The first PR is LDK #1988 which adds some limits for peer connections and unfunded channels to prevent denial of service attacks. I believe that the particular resource that was trying to be mitigated here was an out-of-memory error. I guess before these limits, there was no limit on data-sharing peers, or peers which may be trying to open a channel with your node, or the number of channels that a single peer could be trying to open but has not funded with you.

So, there’s three new limits that are now added to LDK: the 250 data-sharing peers limit; a maximum of 50 peers which may be trying to open a channel with you; and a maximum of 4 channels that have not yet been funded by a single peer. Murch, thoughts on these denial-of-service limits?
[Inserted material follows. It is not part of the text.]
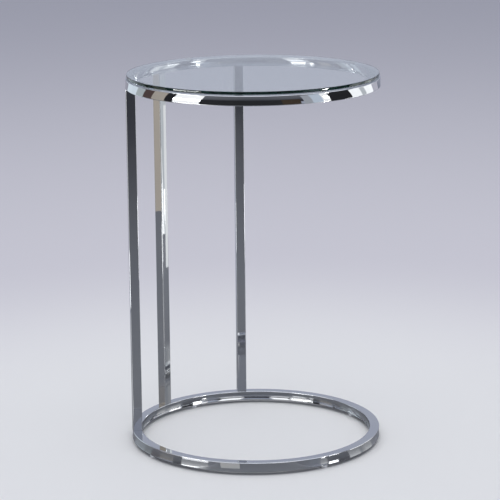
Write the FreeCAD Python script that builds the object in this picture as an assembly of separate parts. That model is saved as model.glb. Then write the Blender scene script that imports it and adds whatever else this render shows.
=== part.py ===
"""Round side table on a C-shaped frame of chromed square tube.

A ring on the floor and a ring under the plate are held apart by three legs that
stand close together at the back, so the table slides over the edge of a sofa or
a bed. A round plate of clear glass lies loose on pads on the upper ring.

Frame: millimetres, +Z up, origin on the floor below the centre of the plate.
The middle leg is on +Y, and the open side of the C faces -Y.
"""
import FreeCAD, Part
import math
import os

# ---- Driving dimensions ------------------------------------------------------

# Square tube that the rings and the legs are made of
tube_size = 16.0
tube_wall = 1.2
tube_corner_radius = 2.0

# The lower and the upper ring
ring_diameter = 420.0

# The legs: one at the back and one on each side of it
leg_length = 582.0
back_leg_angle = 90.0
leg_spacing_angle = 45.0

# Glass plate
glass_thickness = 5.0
glass_setback = 2.0
glass_edge_bevel = 0.7

# Clear pads between the upper ring and the plate
glass_pad_count = 4
glass_pad_first_angle = -19.0
glass_pad_diameter = 10.0
glass_pad_height = 1.5

# Clear bumper feet under the lower ring
foot_count = 4
foot_first_angle = -19.0
foot_diameter = 14.0
foot_height = 5.0

# Threaded plug pressed into the lower end of a leg
plug_length = 20.0
plug_lead_in = 1.0
plug_clearance = 0.05

# Cap screw that draws the lower ring against the end of a leg
screw_diameter = 6.0
screw_length = 20.0
screw_head_diameter = 10.0
screw_head_height = 6.0
screw_socket_width = 5.0
screw_socket_depth = 3.0
thread_clearance = 0.05
screw_hole_clearance = 0.3

# Split spring washer between the screw's head and the wall of the ring
washer_width = 1.9
washer_thickness = 1.6
washer_split = 1.0
washer_bore_clearance = 0.1

# Hole in the ring's far wall, where the screw and its key go in
access_clearance = 0.5

# ---- Sizes that follow -------------------------------------------------------

ring_radius = ring_diameter / 2
tube_line_radius = ring_radius - tube_size / 2
tube_inside = tube_size - 2 * tube_wall
# A flat across each corner touches the middle of the tube's rounding
tube_corner_bevel = tube_corner_radius * (2 - math.sqrt(2))

lower_ring_z = foot_height
leg_foot_z = lower_ring_z + tube_size
leg_head_z = leg_foot_z + leg_length
glass_pad_z = leg_head_z + tube_size
glass_z = glass_pad_z + glass_pad_height

screw_radius = screw_diameter / 2
screw_head_radius = screw_head_diameter / 2
screw_hole_radius = screw_radius + screw_hole_clearance
washer_bore_radius = screw_radius + washer_bore_clearance
washer_radius = washer_bore_radius + washer_width
access_hole_radius = max(screw_head_radius, washer_radius) + access_clearance
screw_seat = -tube_wall - washer_thickness

leg_angles = {
    "left": back_leg_angle + leg_spacing_angle,
    "back": back_leg_angle,
    "right": back_leg_angle - leg_spacing_angle,
}

origin = FreeCAD.Vector(0, 0, 0)
along_x = FreeCAD.Vector(1, 0, 0)
up = FreeCAD.Vector(0, 0, 1)


# ---- Shapes used more than once ----------------------------------------------

def square(side, corner_bevel=0.0):
    """Outline of a square about the origin in the XY plane, its corners cut off."""
    half = side / 2
    flat = half - corner_bevel
    corners = []
    for quarter in range(4):
        turn = FreeCAD.Rotation(up, 90 * quarter)
        corners.append(turn.multVec(FreeCAD.Vector(half, flat, 0)))
        if corner_bevel > 0:
            corners.append(turn.multVec(FreeCAD.Vector(flat, half, 0)))
    return Part.makePolygon(corners + corners[:1])


def cylinder(radius, bottom, top):
    """Upright cylinder on the Z axis between two heights."""
    return Part.makeCylinder(radius, top - bottom, FreeCAD.Vector(0, 0, bottom), up)


def turned(outline):
    """Solid turned about the Z axis from its (radius, height) corners in order."""
    corners = [FreeCAD.Vector(radius, 0, height) for radius, height in outline]
    return Part.Face(Part.makePolygon(corners + corners[:1])).revolve(origin, up, 360)


def on_ring(shape, angle, z):
    """Copy of a shape carried out from the origin to the line of the ring's tube."""
    placed = shape.copy()
    placed.translate(FreeCAD.Vector(tube_line_radius, 0, z))
    placed.rotate(origin, up, angle)
    return placed


def spaced_angles(count, first_angle):
    return [first_angle + 360 / count * index for index in range(count)]


# ---- Frame -------------------------------------------------------------------

def round_bar(outline):
    """Solid ring with the outline as its section, its middle at height 0."""
    section = Part.Face(outline)
    section.rotate(origin, along_x, 90)
    section.translate(FreeCAD.Vector(tube_line_radius, 0, 0))
    return section.revolve(origin, up, 360)


def ring():
    """Hollow ring of the square tube, its middle at height 0."""
    outside = round_bar(square(tube_size, tube_corner_bevel))
    return outside.cut(round_bar(square(tube_inside)))


def lower_ring():
    """The ring on the feet, with the holes for the screws.

    Each screw passes a close hole in the wall under the leg, and comes in from
    below through a wider hole in the wall on the floor's side.
    """
    body = ring()
    for angle in leg_angles.values():
        body = body.cut(on_ring(cylinder(screw_hole_radius, 0, tube_size), angle, 0))
        body = body.cut(on_ring(cylinder(access_hole_radius, -tube_size, 0), angle, 0))
    body.translate(up * (lower_ring_z + tube_size / 2))
    return body


def upper_ring():
    """The ring under the plate, welded to the legs, with no holes."""
    body = ring()
    body.translate(up * (leg_head_z + tube_size / 2))
    return body


def leg():
    """Square tube, open at both ends, standing on height 0."""
    outside = Part.Face(square(tube_size, tube_corner_bevel))
    inside = Part.Face(square(tube_inside))
    return outside.extrude(up * leg_length).cut(inside.extrude(up * leg_length))


# ---- Joint between a leg and the lower ring ----------------------------------
# Height 0 is the plane where the leg's end meets the ring. The leg goes up from
# there, and the washer and the screw's head lie below, inside the ring's tube.

def plug():
    """Square block in the tube's end, with a threaded bore and a lead-in above."""
    side = tube_inside - 2 * plug_clearance
    shoulder = plug_length - plug_lead_in
    lead_in_foot = square(side)
    lead_in_foot.translate(up * shoulder)
    lead_in_end = square(side - 2 * plug_lead_in)
    lead_in_end.translate(up * plug_length)
    body = Part.Face(square(side)).extrude(up * shoulder)
    body = body.fuse(Part.makeLoft([lead_in_foot, lead_in_end], True, True))
    return body.cut(cylinder(screw_radius + thread_clearance, 0, plug_length))


def washer():
    """Spring washer, split on its outer side, against the inside of the wall."""
    body = cylinder(washer_radius, screw_seat, -tube_wall)
    body = body.cut(cylinder(washer_bore_radius, screw_seat, -tube_wall))
    split_corner = FreeCAD.Vector(0, -washer_split / 2, screw_seat)
    return body.cut(Part.makeBox(washer_radius, washer_split, washer_thickness, split_corner))


def screw():
    """Cap screw with a hexagon socket, its head against the washer."""
    head_end = screw_seat - screw_head_height
    body = cylinder(screw_head_radius, head_end, screw_seat)
    body = body.fuse(cylinder(screw_radius, head_end, screw_seat + screw_length))
    corner = FreeCAD.Vector(screw_socket_width / math.sqrt(3), 0, head_end)
    corners = [FreeCAD.Rotation(up, 60 * side).multVec(corner) for side in range(6)]
    socket = Part.Face(Part.makePolygon(corners + corners[:1]))
    return body.cut(socket.extrude(up * screw_socket_depth))


# ---- Glass plate, its pads and the feet --------------------------------------

def glass_top():
    """Round plate with a bevelled edge, lying on the pads."""
    radius = ring_radius - glass_setback
    top = glass_z + glass_thickness
    return turned([
        (0, glass_z),
        (radius - glass_edge_bevel, glass_z),
        (radius, glass_z + glass_edge_bevel),
        (radius, top - glass_edge_bevel),
        (radius - glass_edge_bevel, top),
        (0, top),
    ])


def glass_pad():
    """Flat clear disc."""
    return cylinder(glass_pad_diameter / 2, 0, glass_pad_height)


def foot():
    """Round clear bumper with a flat sole."""
    return cylinder(foot_diameter / 2, 0, foot_height)


# ---- Assembly ----------------------------------------------------------------

def assembly():
    """Every piece of the table, by name, in its place."""
    pieces = {
        "lower_ring": lower_ring(),
        "upper_ring": upper_ring(),
        "glass_top": glass_top(),
    }
    for side, angle in leg_angles.items():
        for name, shape in (("leg", leg()), ("plug", plug()), ("washer", washer()), ("screw", screw())):
            pieces[f"{name}_{side}"] = on_ring(shape, angle, leg_foot_z)
    for number, angle in enumerate(spaced_angles(glass_pad_count, glass_pad_first_angle), 1):
        pieces[f"glass_pad_{number}"] = on_ring(glass_pad(), angle, glass_pad_z)
    for number, angle in enumerate(spaced_angles(foot_count, foot_first_angle), 1):
        pieces[f"foot_{number}"] = on_ring(foot(), angle, 0)
    return pieces


os.makedirs("parts", exist_ok=True)
for piece_name, piece in assembly().items():
    piece.exportStep(f"parts/{piece_name}.step")
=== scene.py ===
"""The looks of the round C-shaped side table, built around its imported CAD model.

The chromed tubes, the glass plate, its pads and the feet are smooth meshes in the
places of their CAD nodes. The screws, washers and plugs stay as the CAD made them.
Everything is in metres in the model's frame: +Z up, origin on the floor under the
centre of the plate.
"""

import math

import bmesh
import bpy
from mathutils import Matrix, Vector

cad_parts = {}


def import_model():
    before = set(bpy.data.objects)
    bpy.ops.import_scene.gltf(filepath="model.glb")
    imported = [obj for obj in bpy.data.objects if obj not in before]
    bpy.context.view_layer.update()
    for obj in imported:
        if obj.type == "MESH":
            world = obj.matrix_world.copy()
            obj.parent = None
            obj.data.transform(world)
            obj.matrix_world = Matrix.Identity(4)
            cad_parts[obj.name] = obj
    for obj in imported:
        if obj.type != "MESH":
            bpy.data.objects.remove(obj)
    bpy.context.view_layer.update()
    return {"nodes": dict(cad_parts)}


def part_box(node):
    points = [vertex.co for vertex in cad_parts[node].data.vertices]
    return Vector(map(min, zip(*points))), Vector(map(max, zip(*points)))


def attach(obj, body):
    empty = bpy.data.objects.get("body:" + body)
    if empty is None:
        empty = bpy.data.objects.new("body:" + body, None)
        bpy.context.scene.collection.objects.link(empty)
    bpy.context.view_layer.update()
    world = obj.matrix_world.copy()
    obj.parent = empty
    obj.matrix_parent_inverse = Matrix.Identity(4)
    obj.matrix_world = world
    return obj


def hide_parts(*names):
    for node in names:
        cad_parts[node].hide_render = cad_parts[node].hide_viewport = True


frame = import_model()

MM = 0.001
SIDES = ("left", "back", "right")
PAD_AND_FOOT_COUNT = 4


# ---- Sizes -------------------------------------------------------------------

# Read from the frame
ring_low, ring_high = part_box("lower_ring")
RING_RADIUS = ring_high.x
TUBE = ring_high.z - ring_low.z
TUBE_LINE = RING_RADIUS - TUBE / 2
LOWER_RING_Z = (ring_low.z + ring_high.z) / 2
UPPER_RING_Z = sum(corner.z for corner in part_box("upper_ring")) / 2

# The tube's own form. Its upright faces sink in, first the outer and then the inner
# one, by the slope that each reaches at its ends. Inside, the tube is left straight.
TUBE_WALL = 1.2 * MM
TUBE_CORNER = 1.2 * MM
INSIDE_CORNER = 0.8 * MM
RING_HOLLOWS = (math.radians(8.0), math.radians(17.0))
LEG_HOLLOWS = (math.radians(1.6), math.radians(1.6))
LEG_END_ROUNDING = 0.3 * MM

# Waviness of the rolled rings: its measure, and each wave as (count round the ring,
# share of the measure, phase in radians)
WOBBLE = 0.00002
WAVES = ((17, 1.0, 0.6), (29, 0.7, 2.1))

# Holes of the lower ring, as radii. Their cutters reach from the tube's middle by a
# share of its size.
SCREW_HOLE = 3.3 * MM
ACCESS_HOLE = 5.5 * MM
CUTTER_REACH = 0.75

# Glass plate and pads
GLASS_ARRIS = 0.7 * MM
PAD_ROUNDING = 0.6 * MM

# Feet: the sole's share of the radius, its rounding and the angle where that ends, then
# how far the lip at the top stands out and between which shares of the height
FOOT_SOLE_SHARE = 0.86
FOOT_ROUNDING = 1.4 * MM
FOOT_ROUNDING_END = -15
FOOT_LIP = 0.3 * MM
FOOT_LIP_START = 0.80
FOOT_LIP_END = 0.90

# Fineness of the meshes
RING_STEPS = 384
SMALL_STEPS = 48
CORNER_STEPS = 8
FACE_STEPS = 8
ARC_STEPS = 6
ARRIS_STEPS = 5
EDGE_GUARD = 0.25 * MM
SHARP_EDGE = math.radians(35)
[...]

Mark Erhardt: I mean, it’s just not possible to be connected to every other participant on the Lightning Network, so having some sanity limits here makes sense to me. And from what it looks like, the one number that is not present is the number of peers that you have a channel with. You’re obviously connected to every single peer that you have a channel with, there’s only limits on the number of peers that you will accept that don’t have a channel with you yet, and especially the peers that you’re not even trying to have a channel with yet. I think that this sums up to over 300 connections already, plus all the connections that you have channels with. That seems like a very generous amount of connections into the network.

LDK #1977

Mike Schmidt: The last PR for this week is LDK #1977 and there’s a couple of different things in this PR. The thing that we noted in the newsletter was exposing the offers module publicly, but there’s also some additional changes in this PR to fuzzers related to BOLT12 as well. So, it sounds like while there are still some limitations, since LDK doesn’t have blinded path support yet, you can start experimenting with offers in LDK now. Murch, any thoughts on LDK and offers?
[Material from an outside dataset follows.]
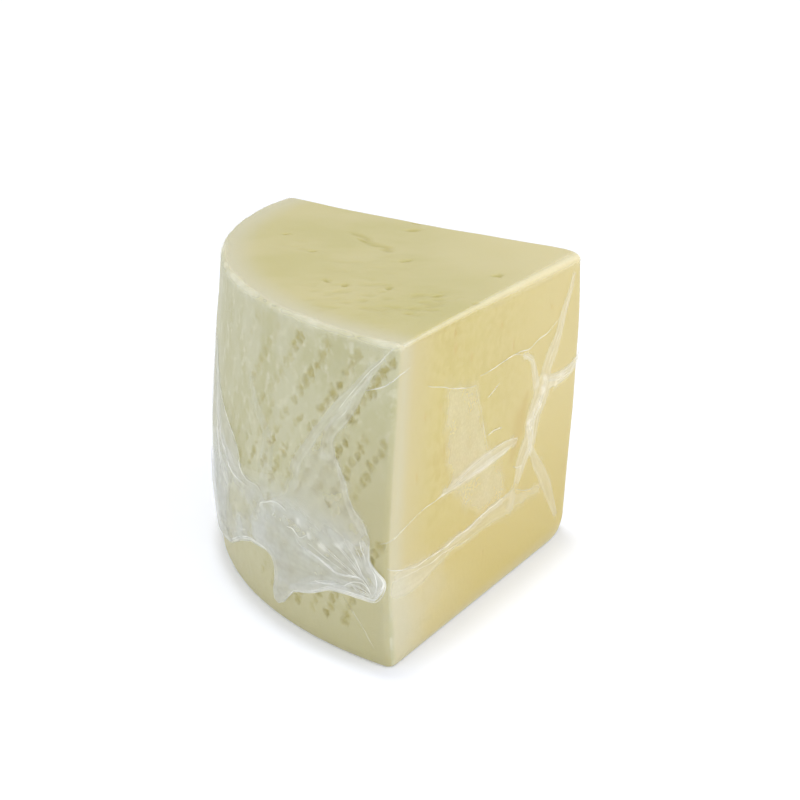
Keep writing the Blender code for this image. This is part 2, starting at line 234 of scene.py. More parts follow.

Mark Erhardt: Yeah, I’ve been seeing a bunch of PRs from LDK on offers. It looks like they’re moving forward pretty quickly with getting support rolling. And I was recently asked by someone how long it will take until offers will be widely deployed on the Lightning Network. So, I think work started about three years ago. The first experimental support was two years ago in, I think, C-Lightning, and we have also seen now, in an announcement by LND, that was previously focusing on other things, not working on BOLT12 yet, that they intend to have support for blinded paths by spring this year.

So, I think that maybe by the end of the year, we’ll actually have better/at least rudimentary support for offers across the network, if I understand that correctly. It’s of course difficult to speak about the roadmap of four different projects that I only have peripheral insight into.

Mike Schmidt: Well, that wraps up the newsletter content for this week. Thank you everybody for joining us this week and we’ll see you next Thursday for a discussion of Newsletter #241. Thanks, Murch.

Mark Erhardt: Thanks, hear you soon.